▸ **What you are asked to do**:
Everything from the line containing "to the table" through the line containing "import math" must be quoted exactly; everything else is left out.

▸ **Raw data**:
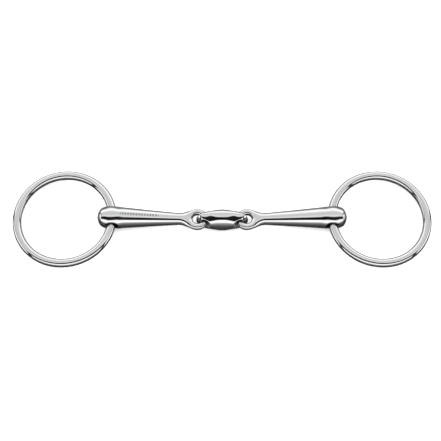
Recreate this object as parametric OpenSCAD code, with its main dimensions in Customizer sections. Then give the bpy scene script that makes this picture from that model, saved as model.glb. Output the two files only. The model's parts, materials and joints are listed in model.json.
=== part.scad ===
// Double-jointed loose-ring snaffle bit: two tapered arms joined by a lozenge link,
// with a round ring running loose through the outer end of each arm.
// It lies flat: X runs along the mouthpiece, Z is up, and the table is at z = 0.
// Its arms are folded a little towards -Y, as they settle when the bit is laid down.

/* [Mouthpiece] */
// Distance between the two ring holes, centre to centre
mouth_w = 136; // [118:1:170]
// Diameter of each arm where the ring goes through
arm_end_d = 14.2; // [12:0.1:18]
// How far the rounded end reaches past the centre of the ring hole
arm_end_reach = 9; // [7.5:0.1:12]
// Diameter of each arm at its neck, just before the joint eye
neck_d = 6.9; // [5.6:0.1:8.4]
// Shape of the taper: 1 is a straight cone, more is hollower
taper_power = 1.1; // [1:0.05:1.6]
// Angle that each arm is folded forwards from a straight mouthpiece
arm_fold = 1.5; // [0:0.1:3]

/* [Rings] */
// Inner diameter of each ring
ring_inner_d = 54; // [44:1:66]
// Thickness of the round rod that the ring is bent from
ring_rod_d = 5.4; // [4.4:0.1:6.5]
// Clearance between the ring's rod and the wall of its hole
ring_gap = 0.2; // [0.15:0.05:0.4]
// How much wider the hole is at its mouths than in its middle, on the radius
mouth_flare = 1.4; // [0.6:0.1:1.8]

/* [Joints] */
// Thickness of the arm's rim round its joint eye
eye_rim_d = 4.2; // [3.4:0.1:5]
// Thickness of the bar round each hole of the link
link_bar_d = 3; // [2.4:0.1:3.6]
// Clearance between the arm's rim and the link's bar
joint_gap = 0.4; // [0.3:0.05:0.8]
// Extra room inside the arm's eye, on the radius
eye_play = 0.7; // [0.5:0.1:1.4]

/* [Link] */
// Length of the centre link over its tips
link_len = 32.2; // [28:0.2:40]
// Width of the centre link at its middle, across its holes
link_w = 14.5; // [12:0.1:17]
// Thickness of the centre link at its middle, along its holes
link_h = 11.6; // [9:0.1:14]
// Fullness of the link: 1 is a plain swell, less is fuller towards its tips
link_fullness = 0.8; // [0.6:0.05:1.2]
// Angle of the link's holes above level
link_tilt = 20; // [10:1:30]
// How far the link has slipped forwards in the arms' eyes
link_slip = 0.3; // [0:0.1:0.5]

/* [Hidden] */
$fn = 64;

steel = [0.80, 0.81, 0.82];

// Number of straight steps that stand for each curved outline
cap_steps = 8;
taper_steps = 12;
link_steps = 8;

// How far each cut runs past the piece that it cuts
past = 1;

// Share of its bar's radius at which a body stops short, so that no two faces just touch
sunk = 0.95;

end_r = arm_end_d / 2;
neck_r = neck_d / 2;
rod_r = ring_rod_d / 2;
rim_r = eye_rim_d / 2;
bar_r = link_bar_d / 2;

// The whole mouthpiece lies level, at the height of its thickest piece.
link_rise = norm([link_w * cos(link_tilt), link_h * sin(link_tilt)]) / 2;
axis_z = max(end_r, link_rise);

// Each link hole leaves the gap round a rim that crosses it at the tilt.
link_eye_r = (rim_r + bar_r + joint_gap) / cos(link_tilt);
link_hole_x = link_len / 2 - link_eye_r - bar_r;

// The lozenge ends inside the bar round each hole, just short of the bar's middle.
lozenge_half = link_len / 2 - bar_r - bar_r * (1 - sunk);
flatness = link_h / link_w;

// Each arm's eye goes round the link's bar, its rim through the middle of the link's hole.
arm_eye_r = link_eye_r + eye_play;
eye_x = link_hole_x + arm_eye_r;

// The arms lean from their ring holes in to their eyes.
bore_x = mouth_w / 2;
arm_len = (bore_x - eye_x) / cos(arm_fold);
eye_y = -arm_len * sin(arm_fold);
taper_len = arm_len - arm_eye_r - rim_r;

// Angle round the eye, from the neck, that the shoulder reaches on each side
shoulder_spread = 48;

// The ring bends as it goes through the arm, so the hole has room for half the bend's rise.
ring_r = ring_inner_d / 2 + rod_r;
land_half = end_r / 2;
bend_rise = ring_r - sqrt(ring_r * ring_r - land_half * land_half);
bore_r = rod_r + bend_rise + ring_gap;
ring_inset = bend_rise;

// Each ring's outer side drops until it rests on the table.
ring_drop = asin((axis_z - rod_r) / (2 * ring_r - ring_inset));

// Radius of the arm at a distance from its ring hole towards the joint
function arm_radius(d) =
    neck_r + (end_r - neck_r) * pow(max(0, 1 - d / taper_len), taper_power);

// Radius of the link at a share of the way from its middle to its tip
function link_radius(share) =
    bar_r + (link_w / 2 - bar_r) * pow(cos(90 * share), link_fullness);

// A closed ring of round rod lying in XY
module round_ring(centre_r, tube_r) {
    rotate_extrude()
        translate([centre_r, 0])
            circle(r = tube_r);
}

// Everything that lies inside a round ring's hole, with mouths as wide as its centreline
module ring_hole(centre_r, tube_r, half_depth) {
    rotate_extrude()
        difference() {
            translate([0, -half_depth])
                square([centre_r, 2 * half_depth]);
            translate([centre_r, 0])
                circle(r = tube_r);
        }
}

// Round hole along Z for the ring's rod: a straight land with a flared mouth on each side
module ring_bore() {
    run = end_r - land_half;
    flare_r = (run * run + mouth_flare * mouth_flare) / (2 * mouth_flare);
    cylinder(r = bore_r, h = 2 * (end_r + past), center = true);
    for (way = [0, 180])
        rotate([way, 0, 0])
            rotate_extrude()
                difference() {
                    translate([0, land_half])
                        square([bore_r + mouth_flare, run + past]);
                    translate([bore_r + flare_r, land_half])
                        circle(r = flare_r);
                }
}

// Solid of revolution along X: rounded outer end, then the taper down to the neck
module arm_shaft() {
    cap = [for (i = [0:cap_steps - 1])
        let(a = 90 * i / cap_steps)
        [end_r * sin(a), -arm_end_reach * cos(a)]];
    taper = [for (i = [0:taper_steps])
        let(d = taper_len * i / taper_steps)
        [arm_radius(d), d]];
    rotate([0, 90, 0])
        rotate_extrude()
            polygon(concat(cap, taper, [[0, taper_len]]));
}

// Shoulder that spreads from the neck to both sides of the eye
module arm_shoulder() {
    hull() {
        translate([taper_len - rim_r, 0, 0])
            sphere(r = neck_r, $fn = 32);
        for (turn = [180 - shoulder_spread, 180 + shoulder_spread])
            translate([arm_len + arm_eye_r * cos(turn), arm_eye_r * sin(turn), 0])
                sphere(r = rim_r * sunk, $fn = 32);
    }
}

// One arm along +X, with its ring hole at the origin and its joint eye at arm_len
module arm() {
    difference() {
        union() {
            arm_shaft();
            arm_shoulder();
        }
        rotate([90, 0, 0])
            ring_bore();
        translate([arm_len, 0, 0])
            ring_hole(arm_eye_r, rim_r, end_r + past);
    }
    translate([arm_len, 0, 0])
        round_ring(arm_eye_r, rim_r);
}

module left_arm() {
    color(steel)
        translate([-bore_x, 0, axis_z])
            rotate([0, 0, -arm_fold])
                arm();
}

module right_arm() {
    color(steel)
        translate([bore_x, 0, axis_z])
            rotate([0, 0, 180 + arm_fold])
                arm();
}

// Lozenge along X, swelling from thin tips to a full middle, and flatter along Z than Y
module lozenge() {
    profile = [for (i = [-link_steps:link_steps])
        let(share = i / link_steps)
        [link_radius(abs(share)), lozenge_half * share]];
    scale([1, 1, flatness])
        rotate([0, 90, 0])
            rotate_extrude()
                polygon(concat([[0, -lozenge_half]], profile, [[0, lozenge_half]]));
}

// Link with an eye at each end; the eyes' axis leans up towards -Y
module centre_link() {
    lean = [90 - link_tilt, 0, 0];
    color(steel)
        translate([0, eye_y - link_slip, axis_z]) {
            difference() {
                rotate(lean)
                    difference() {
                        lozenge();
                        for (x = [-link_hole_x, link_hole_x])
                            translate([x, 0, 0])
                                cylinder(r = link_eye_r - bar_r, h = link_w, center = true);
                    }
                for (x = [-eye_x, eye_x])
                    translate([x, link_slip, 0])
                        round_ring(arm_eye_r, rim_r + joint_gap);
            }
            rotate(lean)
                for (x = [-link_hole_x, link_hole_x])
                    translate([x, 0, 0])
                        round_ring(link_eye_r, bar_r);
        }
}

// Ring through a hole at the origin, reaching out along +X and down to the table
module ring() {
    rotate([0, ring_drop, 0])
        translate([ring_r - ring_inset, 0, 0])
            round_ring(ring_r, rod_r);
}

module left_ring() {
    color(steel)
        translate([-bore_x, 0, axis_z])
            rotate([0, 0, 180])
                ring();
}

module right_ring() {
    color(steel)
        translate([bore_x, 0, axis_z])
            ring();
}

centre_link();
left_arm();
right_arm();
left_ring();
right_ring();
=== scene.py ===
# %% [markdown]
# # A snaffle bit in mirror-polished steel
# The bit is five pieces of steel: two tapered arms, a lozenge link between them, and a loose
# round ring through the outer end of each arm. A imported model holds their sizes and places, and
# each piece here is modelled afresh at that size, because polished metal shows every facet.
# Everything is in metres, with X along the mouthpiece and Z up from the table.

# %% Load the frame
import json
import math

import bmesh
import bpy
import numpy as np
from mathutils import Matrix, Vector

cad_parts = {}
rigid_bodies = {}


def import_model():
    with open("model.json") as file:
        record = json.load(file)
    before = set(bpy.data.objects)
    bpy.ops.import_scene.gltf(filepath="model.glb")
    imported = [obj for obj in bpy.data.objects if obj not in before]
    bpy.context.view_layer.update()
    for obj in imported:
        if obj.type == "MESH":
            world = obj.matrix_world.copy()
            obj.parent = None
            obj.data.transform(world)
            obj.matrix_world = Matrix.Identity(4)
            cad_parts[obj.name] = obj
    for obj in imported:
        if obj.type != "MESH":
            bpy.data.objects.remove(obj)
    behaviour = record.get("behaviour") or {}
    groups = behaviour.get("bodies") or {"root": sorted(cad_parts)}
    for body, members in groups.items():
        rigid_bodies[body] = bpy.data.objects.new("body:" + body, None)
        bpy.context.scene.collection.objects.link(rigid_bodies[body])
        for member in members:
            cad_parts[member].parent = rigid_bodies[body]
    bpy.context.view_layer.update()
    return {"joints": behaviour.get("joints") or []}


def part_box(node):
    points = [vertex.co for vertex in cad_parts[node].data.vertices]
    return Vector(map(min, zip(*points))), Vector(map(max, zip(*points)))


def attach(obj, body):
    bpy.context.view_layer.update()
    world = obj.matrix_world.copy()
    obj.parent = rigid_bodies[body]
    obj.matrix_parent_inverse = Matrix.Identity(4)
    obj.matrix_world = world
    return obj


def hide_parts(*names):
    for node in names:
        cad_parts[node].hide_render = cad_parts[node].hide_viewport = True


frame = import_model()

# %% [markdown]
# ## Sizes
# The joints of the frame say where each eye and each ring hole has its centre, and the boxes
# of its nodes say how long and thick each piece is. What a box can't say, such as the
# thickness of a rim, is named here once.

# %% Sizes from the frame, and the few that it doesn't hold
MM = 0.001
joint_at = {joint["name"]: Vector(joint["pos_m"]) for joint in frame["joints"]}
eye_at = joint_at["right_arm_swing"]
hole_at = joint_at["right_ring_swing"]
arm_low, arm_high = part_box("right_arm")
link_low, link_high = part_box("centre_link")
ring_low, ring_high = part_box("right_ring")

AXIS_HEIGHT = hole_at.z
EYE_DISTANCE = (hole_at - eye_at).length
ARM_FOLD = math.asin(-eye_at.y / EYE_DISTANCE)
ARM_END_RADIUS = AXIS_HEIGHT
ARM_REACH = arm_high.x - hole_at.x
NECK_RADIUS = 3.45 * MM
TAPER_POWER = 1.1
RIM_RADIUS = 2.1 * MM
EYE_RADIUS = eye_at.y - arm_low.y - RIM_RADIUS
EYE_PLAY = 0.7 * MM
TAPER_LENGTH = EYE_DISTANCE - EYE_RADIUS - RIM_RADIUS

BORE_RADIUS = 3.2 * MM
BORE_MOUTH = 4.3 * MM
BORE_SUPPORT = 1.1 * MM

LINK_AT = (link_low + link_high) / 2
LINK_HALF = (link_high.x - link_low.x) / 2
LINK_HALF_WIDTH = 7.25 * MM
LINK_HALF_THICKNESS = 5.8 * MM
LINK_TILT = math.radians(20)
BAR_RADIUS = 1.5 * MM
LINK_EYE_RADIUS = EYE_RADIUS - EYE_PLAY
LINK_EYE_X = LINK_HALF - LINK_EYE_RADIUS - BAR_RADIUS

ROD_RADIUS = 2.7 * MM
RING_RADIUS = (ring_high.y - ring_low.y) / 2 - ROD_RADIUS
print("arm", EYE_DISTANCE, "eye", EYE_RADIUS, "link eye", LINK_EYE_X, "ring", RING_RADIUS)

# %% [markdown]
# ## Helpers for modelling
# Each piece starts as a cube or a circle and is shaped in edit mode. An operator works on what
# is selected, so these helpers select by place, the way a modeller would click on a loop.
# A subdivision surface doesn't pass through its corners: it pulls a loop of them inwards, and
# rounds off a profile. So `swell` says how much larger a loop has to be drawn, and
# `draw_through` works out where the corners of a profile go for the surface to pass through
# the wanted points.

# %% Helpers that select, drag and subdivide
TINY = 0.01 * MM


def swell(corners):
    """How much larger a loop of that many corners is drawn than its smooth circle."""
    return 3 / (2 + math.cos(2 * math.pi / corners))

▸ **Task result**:
// Ring through a hole at the origin, reaching out along +X and down to the table
module ring() {
    rotate([0, ring_drop, 0])
        translate([ring_r - ring_inset, 0, 0])
            round_ring(ring_r, rod_r);
}

module left_ring() {
    color(steel)
        translate([-bore_x, 0, axis_z])
            rotate([0, 0, 180])
                ring();
}

module right_ring() {
    color(steel)
        translate([bore_x, 0, axis_z])
            ring();
}

centre_link();
left_arm();
right_arm();
left_ring();
right_ring();
=== scene.py ===
# %% [markdown]
# # A snaffle bit in mirror-polished steel
# The bit is five pieces of steel: two tapered arms, a lozenge link between them, and a loose
# round ring through the outer end of each arm. A imported model holds their sizes and places, and
# each piece here is modelled afresh at that size, because polished metal shows every facet.
# Everything is in metres, with X along the mouthpiece and Z up from the table.

# %% Load the frame
import json
import math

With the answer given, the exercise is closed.